__Work to be completed__
Repeat the whole listing exactly.

__Collected material__
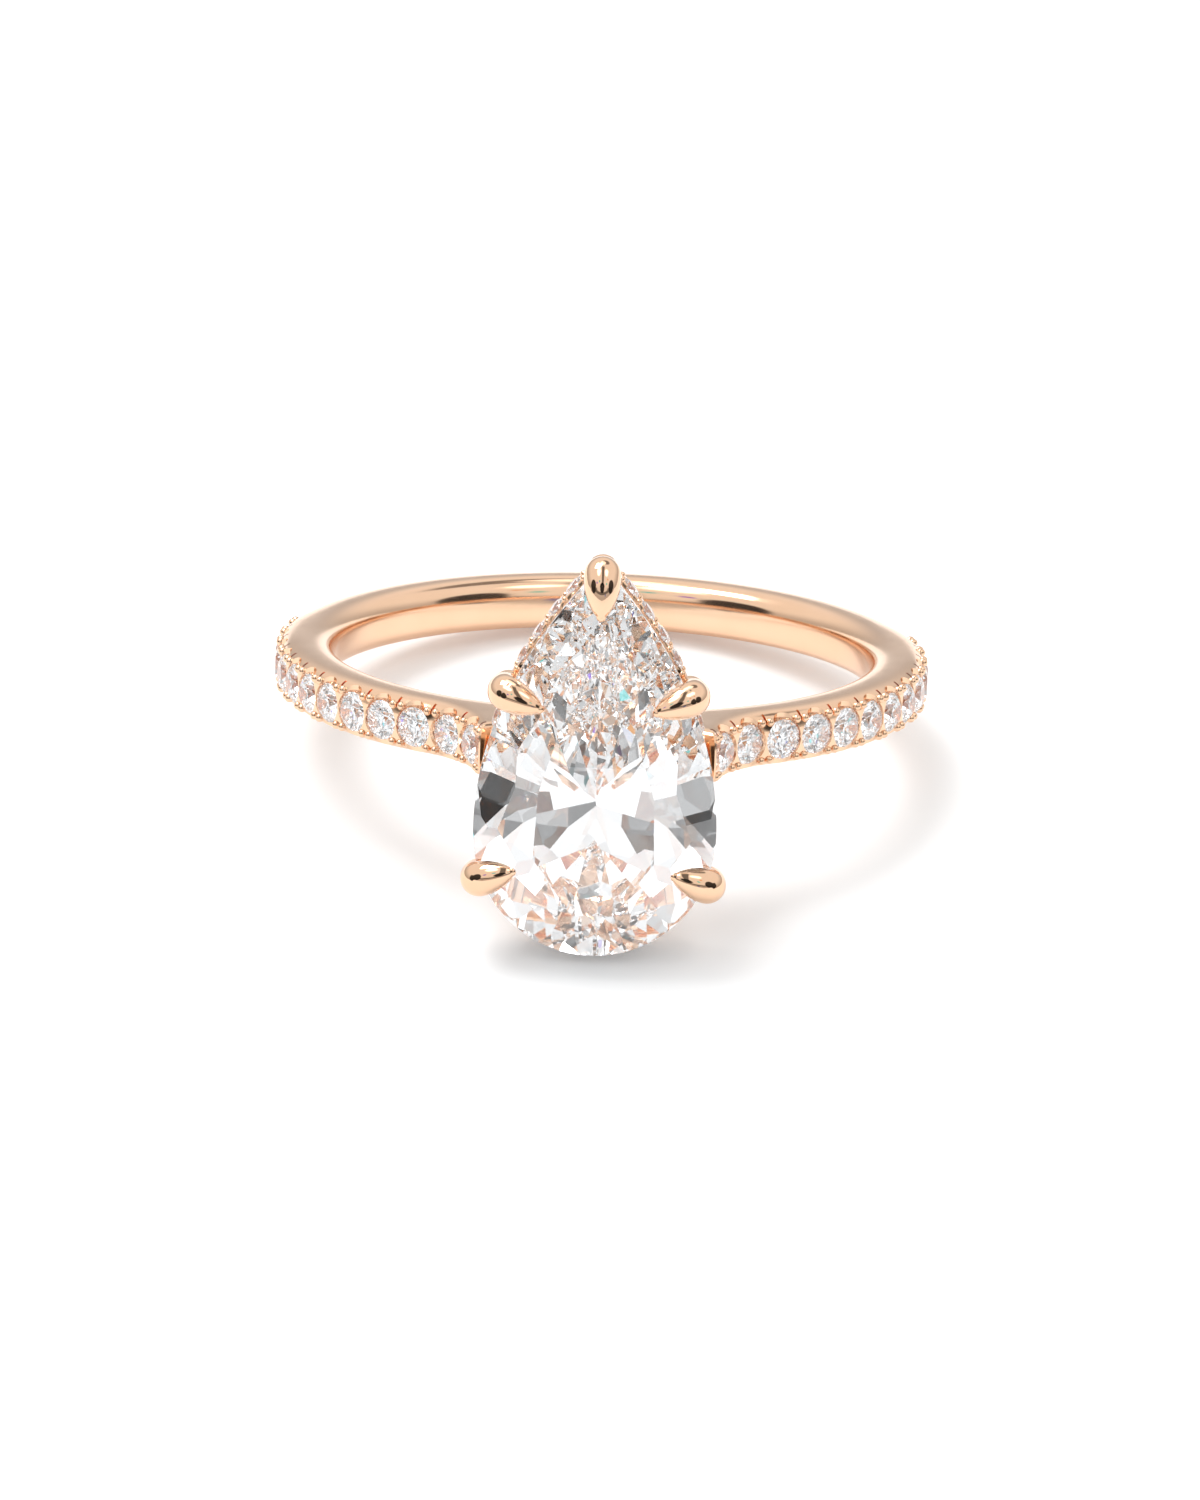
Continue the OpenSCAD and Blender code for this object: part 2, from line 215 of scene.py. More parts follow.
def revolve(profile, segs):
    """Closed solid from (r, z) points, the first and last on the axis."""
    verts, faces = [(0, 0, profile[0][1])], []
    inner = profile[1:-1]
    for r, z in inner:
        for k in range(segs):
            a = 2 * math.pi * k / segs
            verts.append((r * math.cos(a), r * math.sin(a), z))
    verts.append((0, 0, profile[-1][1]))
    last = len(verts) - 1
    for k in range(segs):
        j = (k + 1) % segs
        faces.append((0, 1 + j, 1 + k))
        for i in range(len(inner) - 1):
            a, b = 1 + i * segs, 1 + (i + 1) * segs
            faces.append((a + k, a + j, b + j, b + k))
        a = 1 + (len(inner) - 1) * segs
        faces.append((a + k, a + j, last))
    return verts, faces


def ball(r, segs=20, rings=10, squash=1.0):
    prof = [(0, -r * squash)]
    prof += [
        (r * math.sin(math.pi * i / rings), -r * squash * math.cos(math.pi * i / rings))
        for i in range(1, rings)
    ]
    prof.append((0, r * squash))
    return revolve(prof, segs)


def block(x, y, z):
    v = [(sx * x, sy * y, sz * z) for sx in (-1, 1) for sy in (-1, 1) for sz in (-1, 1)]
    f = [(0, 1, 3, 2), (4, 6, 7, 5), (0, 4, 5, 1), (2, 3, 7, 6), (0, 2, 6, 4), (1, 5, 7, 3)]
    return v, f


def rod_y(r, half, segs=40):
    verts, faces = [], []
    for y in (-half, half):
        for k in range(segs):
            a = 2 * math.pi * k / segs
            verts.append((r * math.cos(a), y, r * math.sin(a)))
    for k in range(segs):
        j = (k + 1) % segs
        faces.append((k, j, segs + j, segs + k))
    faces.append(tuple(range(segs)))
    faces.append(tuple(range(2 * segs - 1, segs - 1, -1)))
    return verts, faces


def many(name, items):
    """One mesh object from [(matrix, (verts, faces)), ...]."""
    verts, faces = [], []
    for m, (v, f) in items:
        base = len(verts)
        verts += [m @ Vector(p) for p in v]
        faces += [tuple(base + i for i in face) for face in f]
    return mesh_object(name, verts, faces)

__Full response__
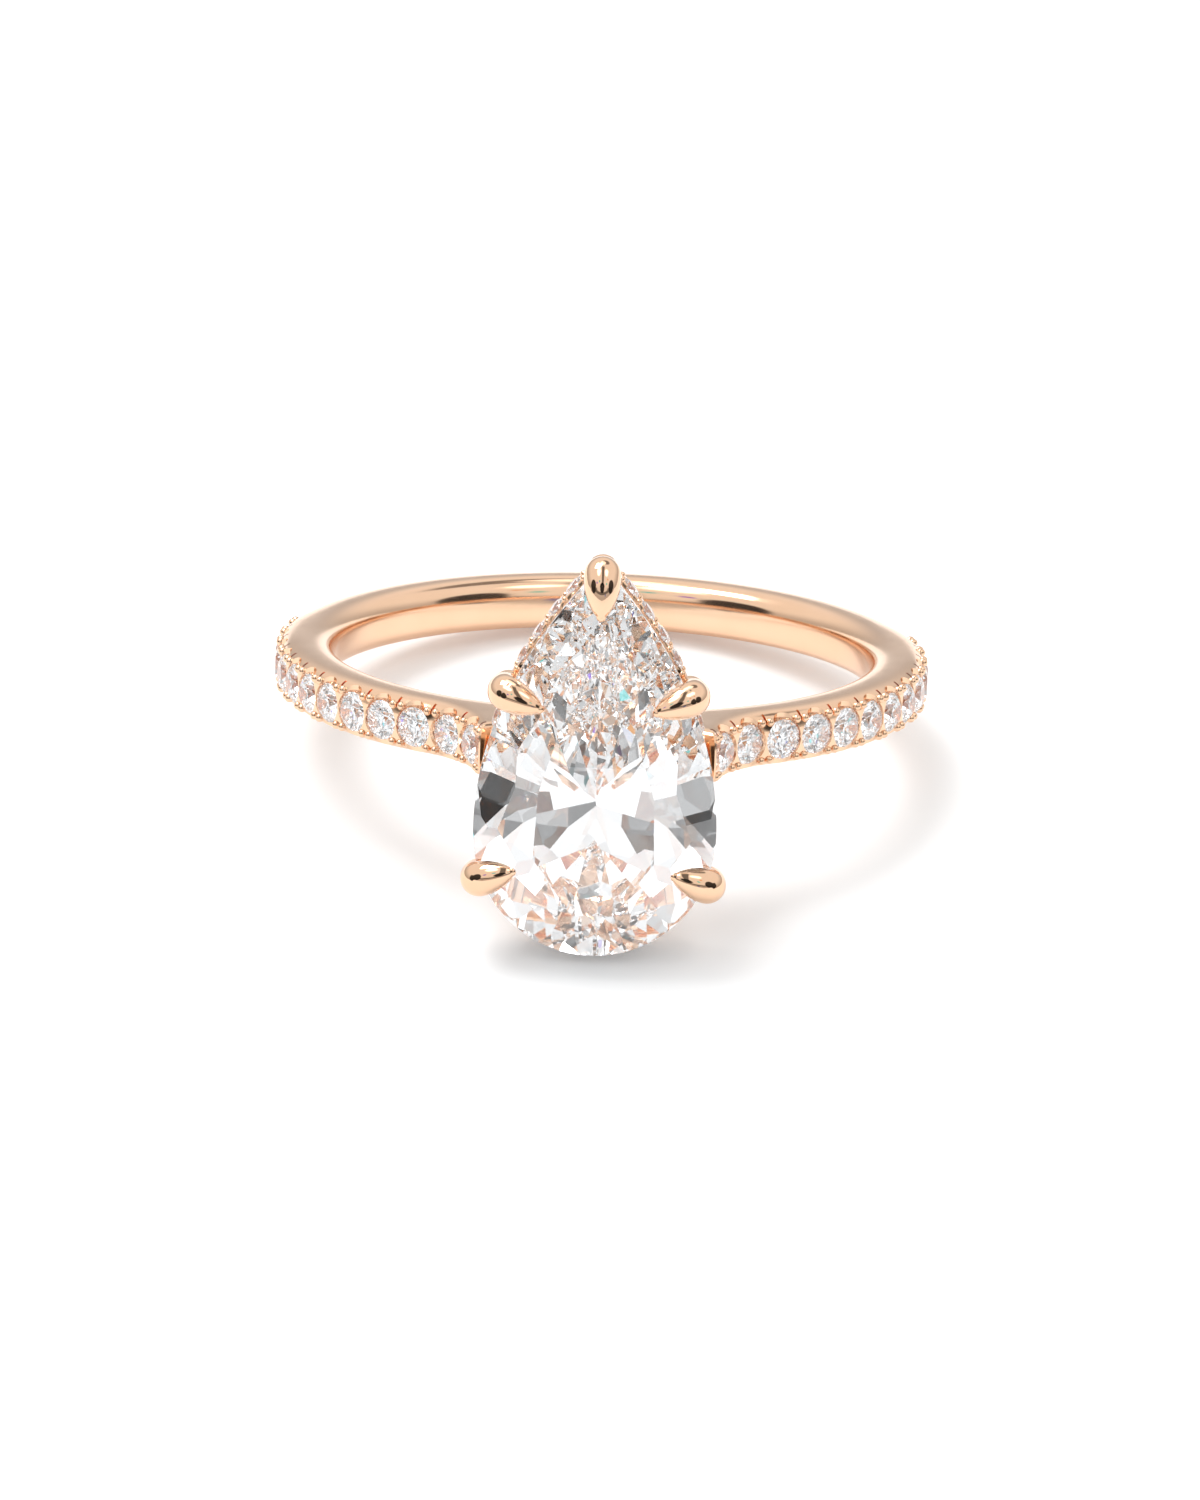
Continue the OpenSCAD and Blender code for this object: part 2, from line 215 of scene.py. More parts follow.
def revolve(profile, segs):
    """Closed solid from (r, z) points, the first and last on the axis."""
    verts, faces = [(0, 0, profile[0][1])], []
    inner = profile[1:-1]
    for r, z in inner:
        for k in range(segs):
            a = 2 * math.pi * k / segs
            verts.append((r * math.cos(a), r * math.sin(a), z))
    verts.append((0, 0, profile[-1][1]))
    last = len(verts) - 1
    for k in range(segs):
        j = (k + 1) % segs
        faces.append((0, 1 + j, 1 + k))
        for i in range(len(inner) - 1):
            a, b = 1 + i * segs, 1 + (i + 1) * segs
            faces.append((a + k, a + j, b + j, b + k))
        a = 1 + (len(inner) - 1) * segs
        faces.append((a + k, a + j, last))
    return verts, faces


def ball(r, segs=20, rings=10, squash=1.0):
    prof = [(0, -r * squash)]
    prof += [
        (r * math.sin(math.pi * i / rings), -r * squash * math.cos(math.pi * i / rings))
        for i in range(1, rings)
    ]
    prof.append((0, r * squash))
    return revolve(prof, segs)


def block(x, y, z):
    v = [(sx * x, sy * y, sz * z) for sx in (-1, 1) for sy in (-1, 1) for sz in (-1, 1)]
    f = [(0, 1, 3, 2), (4, 6, 7, 5), (0, 4, 5, 1), (2, 3, 7, 6), (0, 2, 6, 4), (1, 5, 7, 3)]
    return v, f


def rod_y(r, half, segs=40):
    verts, faces = [], []
    for y in (-half, half):
        for k in range(segs):
            a = 2 * math.pi * k / segs
            verts.append((r * math.cos(a), y, r * math.sin(a)))
    for k in range(segs):
        j = (k + 1) % segs
        faces.append((k, j, segs + j, segs + k))
    faces.append(tuple(range(segs)))
    faces.append(tuple(range(2 * segs - 1, segs - 1, -1)))
    return verts, faces


def many(name, items):
    """One mesh object from [(matrix, (verts, faces)), ...]."""
    verts, faces = [], []
    for m, (v, f) in items:
        base = len(verts)
        verts += [m @ Vector(p) for p in v]
        faces += [tuple(base + i for i in face) for face in f]
    return mesh_object(name, verts, faces)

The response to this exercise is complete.